Moral hazard is one of the classic arguments in studying insurance. It is not at all well taught to today's MBAs.

Neither is another, the "insuror's dilemma". If an activity is inherently non-risky enough, people won't buy insurance at all. For example, old cars with little value are insured only for legally mandated liability. If an insurer acts to reduce his own risk too vigorously, he will put himself out of work. What insurers optimally do is therefore create a situation with high perceived but much lower actual risk.

Anonymous said...

Steve,

I think you're mixing together moral hazard and adverse selection. Or maybe the CDS situation does that.

Moral hazard is where I buy heart attack insurance, and then decide to eat fried chicken every day, because my risk is covered. That is, I have some way to decrease my risk, but I don't bother, because I've bought insurance, so now it's your risk instead.

Adverse selection is where I get a cholesterol test on my own, and then rush out and buy heart attack insurance when I find out my numbers are bad. That is, I may not be able to do much about my risk, but I know my risk better than the insurance company does. (This is closely related to the market for lemons.)

I don't think most folks buying credit protection are in a position to have a big impact on whether the company defaults. (Say, if GE bought credit protection on itself, or GM bought credit protection on Delphi, that would be a big issue, right?) But it seems almost inevitable to me that speculators buying credit protection are doing it because they think they understand the default risk better than the sellers.
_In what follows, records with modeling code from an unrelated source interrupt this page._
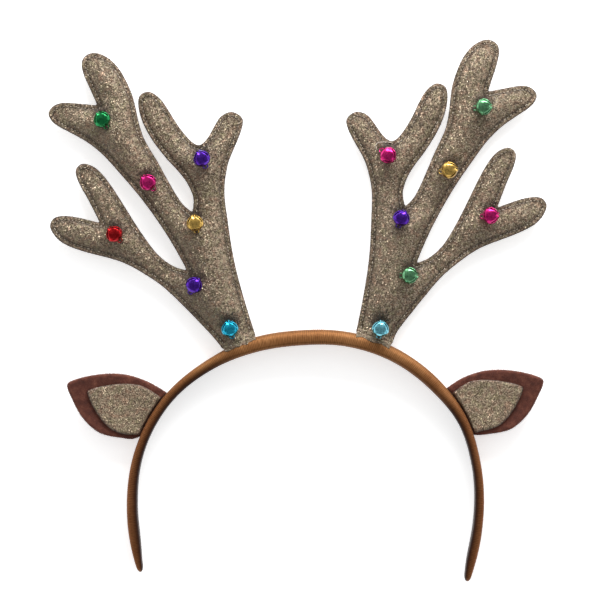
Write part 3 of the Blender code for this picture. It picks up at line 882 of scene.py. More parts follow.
def stuffed(points, faces, pinned):
    """The sewn cloth blown up by its stuffing: a cloth simulation with pressure, then kept."""
    pad = mesh_object("stuffed pad", points * SIMULATION_SCALE, faces)
    hold = pad.vertex_groups.new(name="sewn")
    hold.add([int(i) for i in np.flatnonzero(pinned)], 1.0, "REPLACE")
    cloth = pad.modifiers.new("stuffing", "CLOTH")
    cloth.settings.vertex_group_mass = "sewn"
    cloth.settings.quality = 5
    cloth.settings.mass = 0.02
    cloth.settings.tension_stiffness = 12
    cloth.settings.compression_stiffness = 12
    cloth.settings.bending_stiffness = 0.05
    cloth.settings.tension_damping = 8
    cloth.settings.use_pressure = True
    cloth.settings.uniform_pressure_force = FILL_PRESSURE
    cloth.settings.shrink_min = -0.035
    cloth.settings.effector_weights.gravity = 0
    cloth.point_cache.frame_start, cloth.point_cache.frame_end = 1, SIMULATION_FRAMES
    for number in range(1, SIMULATION_FRAMES + 1):
        bpy.context.scene.frame_set(number)
    depsgraph = bpy.context.evaluated_depsgraph_get()
    blown = pad.evaluated_get(depsgraph).data
    moved = np.zeros(len(blown.vertices) * 3)
    blown.vertices.foreach_get("co", moved)
    moved = moved.reshape(-1, 3) / SIMULATION_SCALE
    bpy.context.scene.frame_set(1)
    bpy.data.objects.remove(pad)
    shift = moved - points
    length = np.linalg.norm(shift, axis=1)
    shift *= (FILL_CAP * np.tanh(length / FILL_CAP) / np.maximum(length, 1e-9))[:, None]
    return points + shift


def subdivided(piece):
    """A piece with its faces cut in four once and its shape smoothed, as a plain mesh."""
    finer = piece.modifiers.new("finer", "SUBSURF")
    finer.levels = finer.render_levels = 1
    settled(piece).data.shade_smooth()
    return piece


def antler(side):
    """A stuffed antler with its attributes, one subdivision finer than the simulated net."""
    flat, triangles, heights, edge_distance, rim, sewn_count = antler_mesh(side)
    count = len(flat)
    front = np.column_stack([flat, MIDDLE_Z + heights])
    back = np.column_stack([flat, MIDDLE_Z - heights])
    steps = np.roll(flat[:rim], -1, axis=0) - np.roll(flat[:rim], 1, axis=0)
    inward = np.stack([-steps[:, 1], steps[:, 0]], axis=1) / np.linalg.norm(steps, axis=1)[:, None]
    groove = np.column_stack([flat[:rim] + inward * LAYER_GROOVE, np.full(rim, MIDDLE_Z)])
    groove[sewn_count:, :2] = flat[sewn_count:rim]
    points = np.vstack([front, back, groove])
    faces = front_and_back(triangles, count)
    middle = 2 * count
    for i in range(rim):
        j = (i + 1) % rim
        faces.append((j, i, middle + i, middle + j))
        faces.append((middle + j, middle + i, count + i, count + j))
    bells = np.array([bell[1:3] for bell in BELLS[side]]) * MM
    to_bell = np.min([np.linalg.norm(flat - bell, axis=1) for bell in bells], axis=0)
    still = (edge_distance < FLANGE + SEAM_REACH) | (to_bell < BELL_PINNED)
    still[:rim] = True
    blown = stuffed(points, faces, np.concatenate([still, still, np.ones(rim, bool)]))
    for layer in (slice(0, count), slice(count, 2 * count)):
        shift = blown[layer] - points[layer]
        eased = [smoothed_heights(part, triangles, still, CREASE_ROUNDS) for part in shift.T]
        points[layer] += np.column_stack(eased)

    piece = mesh_object(f"antler_{side}_cloth", points, faces, antler_cloth)
    # Painted shade on the front layer round each bell, strongest above it.
    above = flat - (0, BELL_SHADE_ABOVE)
    bell_shade_distance = np.min([np.hypot(*((above - bell) / BELL_SHADE_SPREAD).T) for bell in bells], axis=0)
    shade = np.clip(BELL_SHADE_DEPTH - bell_shade_distance, 0, 1) ** BELL_SHADE_POWER
    point_values(piece.data, "edge_distance", np.concatenate([edge_distance, edge_distance, np.zeros(rim)]))
    point_values(piece.data, "bell_shade", np.concatenate([shade, 0 * shade, np.zeros(rim)]))
    return subdivided(piece)


def wire(shape, path, radius, sides, closed=False):
    """A round wire or thread along a path, added to a bmesh."""
    spots = [Vector(p) for p in path]
    rings = []
    for number, spot in enumerate(spots):
        before = spots[number - 1] if number or closed else spot
        after = spots[(number + 1) % len(spots)] if number + 1 < len(spots) or closed else spot
        way = (after - before).normalized()
        across = way.cross(Vector((0, 1, 0)))
        across = (across if across.length > 0.1 else way.cross(Vector((1, 0, 0)))).normalized()
        other = way.cross(across)
        turns = [math.tau * side / sides for side in range(sides)]
        rings.append([shape.verts.new(spot + radius * (math.cos(t) * across + math.sin(t) * other))
                      for t in turns])
    pairs = list(zip(rings, rings[1:])) + ([(rings[-1], rings[0])] if closed else [])
    made = []
    for first, second in pairs:
        for side in range(sides):
            after = (side + 1) % sides
            made.append(shape.faces.new((first[side], first[after], second[after], second[side])))
    if not closed:
        made.append(shape.faces.new(rings[0][::-1]))
        made.append(shape.faces.new(rings[-1]))
    for face in made:
        face.smooth = True


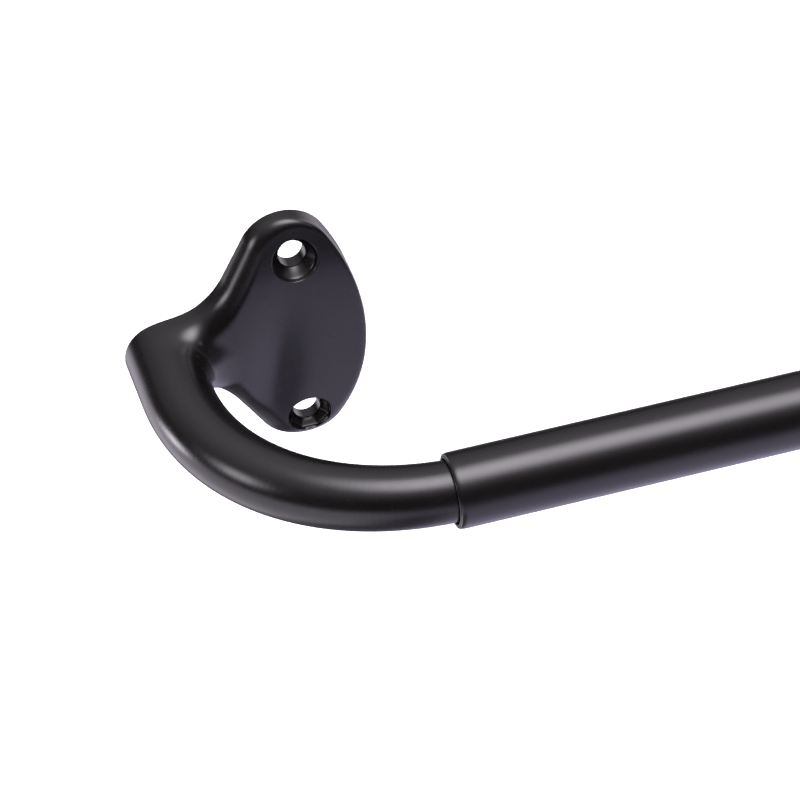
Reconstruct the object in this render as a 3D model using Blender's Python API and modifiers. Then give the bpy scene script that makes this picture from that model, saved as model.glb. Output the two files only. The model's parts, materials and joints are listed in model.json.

Since the sellers seem not to have understood what they were doing in a lot of cases (like AIG), they were probably right.

Anonymous said...

Excellent 60 Minutes piece on credit swaps from October.
http://www.cbsnews.com/stories/2008/10/26/60minutes/main4546199.shtml

Anonymous said...

"Bret Ludwig said...

What insurers optimally do is therefore create a situation with high perceived but much lower actual risk."

Or, alternatively, they pay legislators to pass laws favorable to their interests, such as mandatory insurance laws.